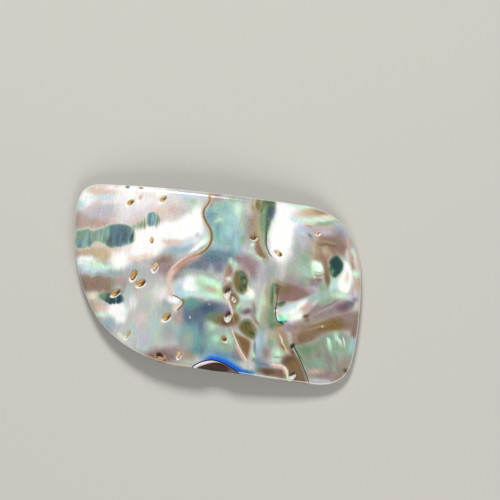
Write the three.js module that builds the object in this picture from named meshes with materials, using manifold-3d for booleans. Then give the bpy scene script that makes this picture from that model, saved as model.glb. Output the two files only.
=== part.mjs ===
// A freeform piece of paua (abalone) shell: cut from the curved wall of a large shell, ground to a
// rounded, tapering outline and polished all over. It is one solid. Its crown follows the bow of the
// old shell, the underside is a shallow arch that stands on two narrow ground lands, worm and sponge
// borings open as small oval pits, and a slanted natural scoop bites into the long lower edge.
// Millimetres, +Z up, X along the piece. The origin is under the middle of its box, on the surface
// that it rests on.

import * as THREE from "three";
import { mergeVertices } from "three/addons/utils/BufferGeometryUtils.js";
import Module from "manifold-3d";

const wasm = await Module();
wasm.setup();

// Outline in plan: a start point, then cubic curves, each as two handles and an end point.
const OUTLINE_START = [-25.8, 11.0];
const OUTLINE_CURVES = [
  [-25.8, 14.4, -24.6, 15.8, -21.4, 15.85], // upper left corner
  [-9.0, 16.05, 3.0, 15.6, 14.0, 15.4], // long upper edge
  [19.6, 15.35, 22.5, 12.6, 24.35, 8.8], // broad upper right corner
  [25.4, 6.2, 25.85, 1.5, 25.8, -3.5], // right end
  [25.8, -6.5, 25.6, -9.0, 25.3, -11.0],
  [24.8, -14.4, 22.6, -15.9, 18.6, -15.9], // lower right corner
  [12.5, -15.9, 2.0, -15.4, -4.2, -15.35], // long lower edge
  [-9.6, -15.3, -15.8, -12.6, -19.5, -8.5], // sweeping lower left side
  [-23.6, -3.4, -25.8, 3.0, -25.8, 11.0],
];

// Bow of the shell wall.
const CROWN_HEIGHT = 5.6; // top of the crown above the resting plane
const CROWN_LONG_RADIUS = 100;
const CROWN_CROSS_RADIUS = 140;
const ARCH_RISE = 2.8; // height of the hollow underneath at its middle
const ARCH_RADIUS = 100;

// Polished round-overs of the rim.
const TOP_EDGE_RADIUS = 0.9;
const BOTTOM_EDGE_RADIUS = 0.5;
const TOP_EDGE_STEPS = 4;
const BOTTOM_EDGE_STEPS = 2;

// Mesh fineness: points round the outline, and rings from the rim in to the middle.
const OUTLINE_POINTS = 112;
const TOP_RINGS = [0.9, 0.76, 0.6, 0.44, 0.28, 0.13];
const UNDERSIDE_RINGS = [0.955, 0.84, 0.68, 0.48, 0.24];

// Borings: centre x, y, half length, half width, turn of the long axis in degrees, depth.
const BORINGS = [
  [-16.2, 12.55, 0.66, 0.4, 45, 0.8],
  [-14.6, 13.55, 0.38, 0.2, 70, 0.4],
  [-10.5, 13.6, 0.68, 0.36, 48, 0.7],
  [-11.6, 5.95, 0.56, 0.3, 95, 0.6],
  [-10.45, 1.3, 0.88, 0.45, 75, 0.9],
  [-14.05, -0.55, 0.95, 0.5, 72, 1.1],
  [-12.65, -1.8, 0.86, 0.58, 32, 1.1],
  [-16.85, -3.85, 0.88, 0.48, 40, 1.0],
  [-7.5, -7.35, 0.84, 0.54, 48, 1.0],
  [-13.9, -11.0, 0.74, 0.3, 66, 0.7],
  [-7.85, -14.1, 0.7, 0.48, -28, 1.0],
  [-4.65, -13.65, 0.66, 0.36, 82, 0.8],
  [6.0, 8.25, 0.5, 0.46, 0, 0.9],
  [2.5, -1.85, 0.86, 0.46, 80, 1.1],
  [3.7, -3.0, 0.46, 0.26, -60, 0.5],
  [3.05, -6.0, 0.88, 0.48, 86, 1.1],
  [2.85, -10.1, 0.5, 0.4, -40, 0.8],
  [10.65, 5.95, 0.78, 0.4, -32, 0.9],
  [17.0, 10.5, 0.42, 0.36, 20, 0.6],
  [15.2, -14.85, 0.66, 0.44, 72, 0.9],
];
const BORING_SEGMENTS = 12;
const BORING_BANDS = 8;

// Scoop in the lower edge: its brow on the crown, then how far it leans out on the way down.
const SCOOP_LEFT = [-2.3, -15.5];
const SCOOP_CURVES = [
  [-1.2, -14.5, 0.2, -13.85, 1.5, -13.9],
  [3.1, -13.95, 4.7, -14.9, 6.3, -15.75],
];
const SCOOP_LEAN = 0.85; // outward run for each millimetre of fall
const SCOOP_BROW_HEIGHT = 4.85; // height of the crown along the brow
const SCOOP_OUTER_Y = -19;
const SCOOP_CUT_TOP = 8;
const SCOOP_CUT_BOTTOM = 0.5;
const SCOOP_POINTS = 24;

function crown(x, y) {
  return CROWN_HEIGHT - (x * x) / (2 * CROWN_LONG_RADIUS) - (y * y) / (2 * CROWN_CROSS_RADIUS);
}

function arch(x) {
  return Math.max(0, ARCH_RISE - (x * x) / (2 * ARCH_RADIUS));
}

function curvePath(start, curves) {
  const path = new THREE.Path();
  path.moveTo(...start);
  for (const curve of curves) path.bezierCurveTo(...curve);
  return path;
}

// Evenly spaced outline points, turning clockwise, with the normal that points outwards at each.
function outlineLoop() {
  const points = curvePath(OUTLINE_START, OUTLINE_CURVES).getSpacedPoints(OUTLINE_POINTS);
  points.pop();
  const count = points.length;
  return points.map((point, i) => {
    const along = points[(i + 1) % count].clone().sub(points[(i + count - 1) % count]).normalize();
    return { point, outward: new THREE.Vector2(-along.y, along.x) };
  });
}

// One closed row of vertices: the outline drawn in by inset, scaled by share, at height(x, y).
function row(loop, inset, share, height) {
  return loop.map(({ point, outward }) => {
    const x = (point.x - outward.x * inset) * share;
    const y = (point.y - outward.y * inset) * share;
    return [x, y, height(x, y)];
  });
}

// Rows from the middle of the crown out over the rim and back to the middle of the underside.
function slabRows(loop) {
  const rows = [];
  for (const share of [...TOP_RINGS].reverse()) rows.push(row(loop, TOP_EDGE_RADIUS, share, crown));
  for (let i = 0; i <= TOP_EDGE_STEPS; i++) {
    const turn = (i / TOP_EDGE_STEPS) * (Math.PI / 2);
    const inset = TOP_EDGE_RADIUS * (1 - Math.sin(turn));
    const drop = TOP_EDGE_RADIUS * (1 - Math.cos(turn));
    rows.push(row(loop, inset, 1, (x, y) => crown(x, y) - drop));
  }
  for (let i = 0; i <= BOTTOM_EDGE_STEPS; i++) {
    const turn = (i / BOTTOM_EDGE_STEPS) * (Math.PI / 2);
    const inset = BOTTOM_EDGE_RADIUS * (1 - Math.cos(turn));
    const lift = BOTTOM_EDGE_RADIUS * (1 - Math.sin(turn));
    rows.push(row(loop, inset, 1, (x) => arch(x) + lift));
  }
  for (const share of UNDERSIDE_RINGS) rows.push(row(loop, BOTTOM_EDGE_RADIUS, share, arch));
  return rows;
}

// Closed slab: bands of triangles between neighbouring rows, and a fan at each middle.
function slabGeometry() {
  const rows = slabRows(outlineLoop());
  const count = rows[0].length;
  const vertices = rows.flat();
  const topMiddle = vertices.push([0, 0, crown(0, 0)]) - 1;
  const underMiddle = vertices.push([0, 0, arch(0)]) - 1;
  const triangles = [];
  const last = (rows.length - 1) * count;
  for (let i = 0; i < count; i++) {
    const next = (i + 1) % count;
    triangles.push([topMiddle, next, i]);
    triangles.push([underMiddle, last + i, last + next]);
    for (let r = 0; r < rows.length - 1; r++) {
      const upper = r * count;
      const lower = upper + count;
      triangles.push([upper + i, upper + next, lower + i]);
      triangles.push([upper + next, lower + next, lower + i]);
    }
  }
  const geometry = new THREE.BufferGeometry();
  geometry.setAttribute("position", new THREE.Float32BufferAttribute(vertices.flat(), 3));
  geometry.setIndex(triangles.flat());
  return geometry;
}

// Ellipsoid with its widest section on the crown, so that the pit opens at its stated size.
function boringGeometry([x, y, halfLength, halfWidth, turn, depth]) {
  const geometry = new THREE.SphereGeometry(1, BORING_SEGMENTS, BORING_BANDS);
  geometry.rotateX(Math.PI / 2);
  geometry.scale(halfLength, halfWidth, depth);
  geometry.rotateZ(THREE.MathUtils.degToRad(turn));
  geometry.translate(x, y, crown(x, y));
  return geometry;
}

// Prism over everything outside the brow, sheared so that its face leans out as it goes down.
function scoopGeometry() {
  const brow = curvePath(SCOOP_LEFT, SCOOP_CURVES).getSpacedPoints(SCOOP_POINTS);
  const first = brow[0];
  const last = brow[brow.length - 1];
  const shape = new THREE.Shape([
    ...brow,
    new THREE.Vector2(last.x + SCOOP_LEAN, last.y - SCOOP_LEAN),
    new THREE.Vector2(last.x, SCOOP_OUTER_Y),
    new THREE.Vector2(first.x, SCOOP_OUTER_Y),
    new THREE.Vector2(first.x - SCOOP_LEAN, first.y - SCOOP_LEAN),
  ]);
  const depth = SCOOP_CUT_TOP - SCOOP_CUT_BOTTOM;
  const geometry = new THREE.ExtrudeGeometry(shape, { depth, bevelEnabled: false });
  geometry.translate(0, 0, SCOOP_CUT_BOTTOM);
  const lean = new THREE.Matrix4().set(
    1, 0, 0, 0,
    0, 1, SCOOP_LEAN, -SCOOP_LEAN * SCOOP_BROW_HEIGHT,
    0, 0, 1, 0,
    0, 0, 0, 1,
  );
  return geometry.applyMatrix4(lean);
}

function solidOf(geometry) {
  const bare = geometry.clone();
  bare.deleteAttribute("normal");
  bare.deleteAttribute("uv");
  const merged = mergeVertices(bare, 1e-4);
  return new wasm.Manifold(
    new wasm.Mesh({
      numProp: 3,
      vertProperties: new Float32Array(merged.attributes.position.array),
      triVerts: new Uint32Array(merged.index.array),
    }),
  );
}

function geometryOf(solid) {
  const mesh = solid.getMesh();
  const geometry = new THREE.BufferGeometry();
  geometry.setAttribute("position", new THREE.BufferAttribute(mesh.vertProperties, 3));
  geometry.setIndex(new THREE.BufferAttribute(mesh.triVerts, 1));
  geometry.computeVertexNormals();
  return geometry;
}

function shellPiece() {
  let solid = solidOf(slabGeometry()).subtract(solidOf(scoopGeometry()));
  for (const boring of BORINGS) solid = solid.subtract(solidOf(boringGeometry(boring)));
  const nacre = new THREE.MeshStandardMaterial({ color: 0xb9bdb2, roughness: 0.22, metalness: 0.25 });
  const mesh = new THREE.Mesh(geometryOf(solid), nacre);
  mesh.name = "paua_shell_piece";
  return mesh;
}

const piece = new THREE.Group();
piece.add(shellPiece());

export default piece;
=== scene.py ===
# A polished freeform piece of paua (abalone) shell, about 52 by 32 mm and 2.7 mm thick, lying on its
# bowed underside. Sizes in this file are millimetres in the part's own frame, +Z up, and are turned into
# metres as each mesh is written. Runs from top to bottom.

import bpy
import numpy as np
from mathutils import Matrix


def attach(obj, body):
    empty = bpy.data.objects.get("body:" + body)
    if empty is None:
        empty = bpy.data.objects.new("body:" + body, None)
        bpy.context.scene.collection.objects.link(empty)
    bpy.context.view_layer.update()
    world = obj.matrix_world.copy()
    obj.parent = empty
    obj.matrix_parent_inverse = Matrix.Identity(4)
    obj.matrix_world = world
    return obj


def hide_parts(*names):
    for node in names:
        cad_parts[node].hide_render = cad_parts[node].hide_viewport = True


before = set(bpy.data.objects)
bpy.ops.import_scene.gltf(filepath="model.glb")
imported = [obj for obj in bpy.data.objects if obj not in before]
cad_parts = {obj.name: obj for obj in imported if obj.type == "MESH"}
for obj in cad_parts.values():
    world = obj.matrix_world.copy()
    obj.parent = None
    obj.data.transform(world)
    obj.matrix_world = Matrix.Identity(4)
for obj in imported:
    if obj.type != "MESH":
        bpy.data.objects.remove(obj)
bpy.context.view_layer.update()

MM = 0.001

# The slab.
# One piece of the shell's wall, sawn from a large old shell and ground to a rounded, tapering outline.
# It keeps the bow of the shell: a domed crown above, and a shallow hollow below that stands on two
# narrow ground lands. All of its edges are rounded over by polishing.

OUTLINE_START = (-25.8, 11.0)
OUTLINE_CURVES = [  # each is two handles and an end point
    (-25.8, 14.4, -24.6, 15.8, -21.4, 15.85),  # upper left corner
    (-9.0, 16.05, 3.0, 15.6, 14.0, 15.4),  # long upper edge
    (19.6, 15.35, 22.5, 12.6, 24.35, 8.8),  # broad upper right corner
    (25.4, 6.2, 25.85, 1.5, 25.8, -3.5),  # right end
    (25.8, -6.5, 25.6, -9.0, 25.3, -11.0),
    (24.8, -14.4, 22.6, -15.9, 18.6, -15.9),  # lower right corner
    (12.5, -15.9, 2.0, -15.4, -4.2, -15.35),  # long lower edge
    (-9.6, -15.3, -15.8, -12.6, -19.5, -8.5),  # sweeping lower left side
    (-23.6, -3.4, -25.8, 3.0, -25.8, 11.0),
]
CROWN_HEIGHT = 5.6
CROWN_LONG_RADIUS = 100
CROWN_CROSS_RADIUS = 140
ARCH_RISE = 2.8
ARCH_RADIUS = 100
TOP_EDGE_RADIUS = 0.9
BOTTOM_EDGE_RADIUS = 0.5

# Where the outline is parted into the four sides of the grid that covers the crown.
GRID_CORNERS = [(-24.6, 14.9), (22.6, 12.2), (24.0, -14.3), (-18.6, -9.6)]
GRID_LONG = 320
GRID_ACROSS = 200
SMOOTHING_PASSES = 60
OUTLINE_STEPS = 200  # chords in each of the outline's curves


def curve_chain(start, curves, steps):
    """Cubic curves end to end: points weighted by (1-t)^3, 3t(1-t)^2, 3t^2(1-t) and t^3."""
    t = np.linspace(0, 1, steps, endpoint=False)[:, None]
    weights = np.hstack([(1 - t) ** 3, 3 * t * (1 - t) ** 2, 3 * t**2 * (1 - t), t**3])
    pieces = []
    for curve in curves:
        corners = np.array([*start, *curve]).reshape(4, 2)
        pieces.append(weights @ corners)
        start = curve[4:]
    return np.vstack([*pieces, np.array([start])])


def evenly_along(points, count):
    """count + 1 points at even steps of length along a line of many short chords."""
    length = np.append(0, np.cumsum(np.hypot(*np.diff(points, axis=0).T)))
    at = np.linspace(0, length[-1], count + 1)
    return np.column_stack([np.interp(at, length, points[:, k]) for k in (0, 1)])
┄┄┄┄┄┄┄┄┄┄
REQUIRED TASK: Reproduce exactly, and only, the lines from the one that contains "obj.matrix_world = world" down to the one that contains "imported = [obj", both ends included.

TASK RESULT:
    obj.matrix_world = world
    return obj


def hide_parts(*names):
    for node in names:
        cad_parts[node].hide_render = cad_parts[node].hide_viewport = True


before = set(bpy.data.objects)
bpy.ops.import_scene.gltf(filepath="model.glb")
imported = [obj for obj in bpy.data.objects if obj not in before]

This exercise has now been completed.